Les borduriers ont soif

Lacroix déborde à l’aile, deux fois plante un essai, un poignard d’orfèvre dans la glaise zélandaise. Vitesse, hardiesse et petitesse. Lacroix l’échevelé rappelle Dominici le fêlé. Lilliput plonge dans l’en-but en bête féroce, rosse le gigantesque Black. Nos borduriers ont soif, savent changer l’aplomb en or massif. Voilà pour le quatorze de La Rochelle.
Je pose Lacroix, divise par deux. Je retiens zéro par le maillot. J’obtiens Macalou, le longiligne athlète du stade français, numéro sept. Il chaparde en touche comme un bandit de vieille souche. Il se rit de la rangée kiwi. C’est un flanker baroudeur, aussi flamboyant que le Magne d’antan ou le Rupert de naguère. C’est un fils du temps jadis.

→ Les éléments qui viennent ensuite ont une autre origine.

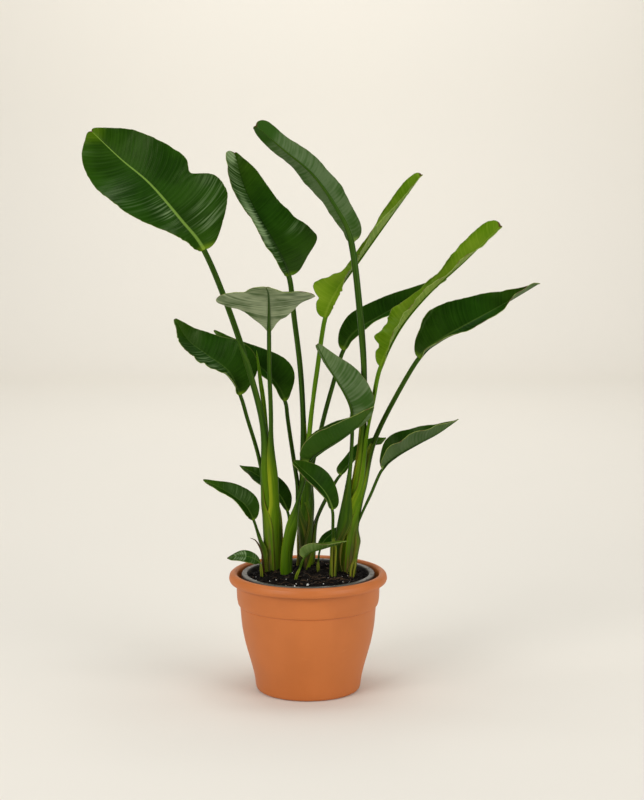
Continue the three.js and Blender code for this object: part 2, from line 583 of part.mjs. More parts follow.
        name: 'leaf', sheath: 2.4, mouth: 20, petiole: [2, 1.6], mesh: [5, 2], rings: 4,
        stalk: [[19, 14, 221]],
        blade: [[27, 18, 235], [39, 22, 245], [55, 26, 256]],
        left: [5, 8, 8, 5, 2], right: [6, 14, 15, 10, 3],
        face: [[-0.2, -1, 0.8], [-0.2, -1, 0.8], [-0.2, -1, 0.8]], fold: [[30, 25, 20], [30, 25, 20]], wave: [0.5, 2, 0],
      },
    ],
  },
  {
    name: 'low_front', axis: [[-19, -34, 183], [-12, -35, 202]],
    leaves: [
      {
        name: 'leaf', young: true, sheath: 2.4, mouth: 20, petiole: [2, 1.7], mesh: [6, 2], rings: 4,
        stalk: [[-6, -36, 219]],
        blade: [[5, -38, 228], [20, -40, 233], [39, -42, 239], [60, -44, 246]],
        left: [13, 13, 8, 6, 3], right: [14, 14, 8, 6, 3],
        face: [[-0.3, -0.1, 1], [-0.3, -0.1, 1], [-0.3, -0.1, 1]],
        fold: [[60, 70, 70], [60, 70, 70]], curl: [[30, 30, 30], [30, 30, 30]], wave: [0.4, 2, 0],
      },
    ],
  },
  {
    name: 'new', axis: [[69, -14, 183], [72, -15, 202]],
    leaves: [{ name: 'sprout', young: true, sheath: 4, mouth: 30, petiole: [3, 2], rings: 4, stalk: [[78, -17, 222]] }],
  },
  {
    name: 'dry', axis: [[-70, 4, 181], [-73, -2, 218]],
    leaves: [{ name: 'sheath_tip', sheath: 2, mouth: 20, petiole: [1.8, 1.2], rings: 6, stalk: [[-82, 0, 237], [-92, 0, 242]] }],
  },
];

// ---------------------------------------------------------------- colours
const FINISHES = {
  terracotta: new THREE.MeshStandardMaterial({ color: 0xbf6c36, roughness: 0.45 }),
  liner: new THREE.MeshStandardMaterial({ color: 0x84857d, roughness: 0.6 }),
  soil: new THREE.MeshStandardMaterial({ color: 0x1f1813, roughness: 0.95 }),
  leaf: new THREE.MeshStandardMaterial({ color: 0x2f5a1c, roughness: 0.4 }),
  youngLeaf: new THREE.MeshStandardMaterial({ color: 0x8aa533, roughness: 0.45 }),
};

// ---------------------------------------------------------------- assembly
const plant = new THREE.Group();

function place(name, solid, finish) {
  const mesh = new THREE.Mesh(toGeometry(solid), finish);
  mesh.name = name;
  plant.add(mesh);
}

const stems = [];
for (const shoot of SHOOTS) {
  const younger = [];
  let outermost;
  for (const plan of shoot.leaves) {
    const leaf = grownLeaf(plan, shoot);
    const whole = leaf.blade ? stalk(leaf).add(blade(leaf)) : stalk(leaf);
    const clear = younger.reduce((body, room) => body.subtract(room), whole);
    younger.push(stalkRoom(leaf, GAP));
    place(`${shoot.name}_${plan.name}`, biggestBody(clear), plan.young ? FINISHES.youngLeaf : FINISHES.leaf);
    outermost = leaf;
  }
  stems.push(stalkRoom(outermost, GAP, -GAP, ROOT_DEPTH + CLEAR_OF_SOIL));
}
place('outer_pot', outerPot(), FINISHES.terracotta);
place('nursery_pot', nurseryPot(), FINISHES.liner);
place('soil', biggestBody(soil(stems)), FINISHES.soil);

export default plant;
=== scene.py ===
"""A potted giant bird of paradise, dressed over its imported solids.

Everything is in metres in the part's own frame: the origin is the centre of the outer pot's
underside, +Z is up and the camera looks along +Y. Sizes in the classes are millimetres.
"""

import json
import logging
import math
import random
from bisect import bisect_left
from dataclasses import dataclass, field
from enum import Enum

import bmesh
import bpy
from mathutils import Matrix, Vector, noise

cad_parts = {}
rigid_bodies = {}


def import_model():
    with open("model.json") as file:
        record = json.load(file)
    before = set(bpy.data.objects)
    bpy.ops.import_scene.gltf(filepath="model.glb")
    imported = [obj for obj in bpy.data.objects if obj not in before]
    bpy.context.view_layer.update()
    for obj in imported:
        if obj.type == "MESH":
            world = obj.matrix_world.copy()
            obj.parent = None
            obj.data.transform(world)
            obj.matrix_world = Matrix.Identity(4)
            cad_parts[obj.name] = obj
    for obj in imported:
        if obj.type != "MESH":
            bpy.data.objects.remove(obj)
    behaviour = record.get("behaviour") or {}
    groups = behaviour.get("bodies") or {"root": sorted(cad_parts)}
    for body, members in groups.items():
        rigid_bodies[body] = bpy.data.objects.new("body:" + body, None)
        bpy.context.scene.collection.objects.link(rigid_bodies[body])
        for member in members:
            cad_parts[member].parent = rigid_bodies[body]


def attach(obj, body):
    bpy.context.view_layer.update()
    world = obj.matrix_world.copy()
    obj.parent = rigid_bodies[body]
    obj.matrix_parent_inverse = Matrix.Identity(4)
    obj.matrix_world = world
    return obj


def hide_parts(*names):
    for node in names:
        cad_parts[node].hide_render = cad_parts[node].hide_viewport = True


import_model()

LOG = logging.getLogger("bird_of_paradise")
MM = 0.001
SEED = 29
BODY = "root"
LEFT, RIGHT = -1, 1   # the two halves of a blade

Point = tuple[float, float, float]
Keys = tuple[float, float, float]


# ------------------------------------------------------------------ small mathematics
def clamp01(value: float) -> float:
    """Keep a value between 0 and 1."""
    return min(1.0, max(0.0, value))


def ease(t: float) -> float:
    """Smooth step from 0 to 1."""
    return t * t * (3 - 2 * t)


def ramp(value: float, start: float, end: float) -> float:
    """Smooth step of a value between two limits."""
    return ease(clamp01((value - start) / (end - start)))


def mix(a: float, b: float, t: float) -> float:
    """Straight blend of two numbers."""
    return a + (b - a) * t


def along_keys(keys: Keys, t: float) -> float:
    """Value at t of three keys, with an easy turn at the middle one."""
    start, middle, end = keys
    return mix(start, middle, ease(t * 2)) if t < 0.5 else mix(middle, end, ease(t * 2 - 1))


def along_directions(keys: tuple[Point, Point, Point], t: float) -> Vector:
    """Direction at t of three direction keys."""
    return Vector([along_keys(tuple(key[axis] for key in keys), t) for axis in range(3)])


def through_values(values: list[float], parameter: float) -> float:
    """Uniform Catmull-Rom value through a list of numbers.

    Args:
        values: The numbers that the curve passes.
        parameter: Place on the curve, counted in steps of the list.

    Returns:
        The curve's value there.
    """
    last = len(values) - 1
    index = min(int(parameter), last - 1)
    t = parameter - index
    p1, p2 = values[index], values[index + 1]
    p0 = values[index - 1] if index > 0 else 2 * p1 - p2
    p3 = values[index + 2] if index + 2 <= last else 2 * p2 - p1
    m1, m2 = (p2 - p0) / 2, (p3 - p1) / 2
    return (2 * p1 - 2 * p2 + m1 + m2) * t**3 + (-3 * p1 + 3 * p2 - 2 * m1 - m2) * t * t + m1 * t + p1


def wander(place: float, lane: float) -> float:
    """Smooth seeded noise in one dimension, about -1 to 1."""
    return noise.noise(Vector((place, lane * 7.31, SEED * 0.37)))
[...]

Le Quinze de Novès a fait des prouesses. Il a échoué d’un fil. Il a cousu un jeu heureux, un rugby de preux, un bel ouvrage à la Villepreux. Les gredins de gradins ont chanté La Marseillaise avec une fière coloration lyonnaise. La clameur était à la hauteur. Devant pareil rugby, j’ôte mon képi.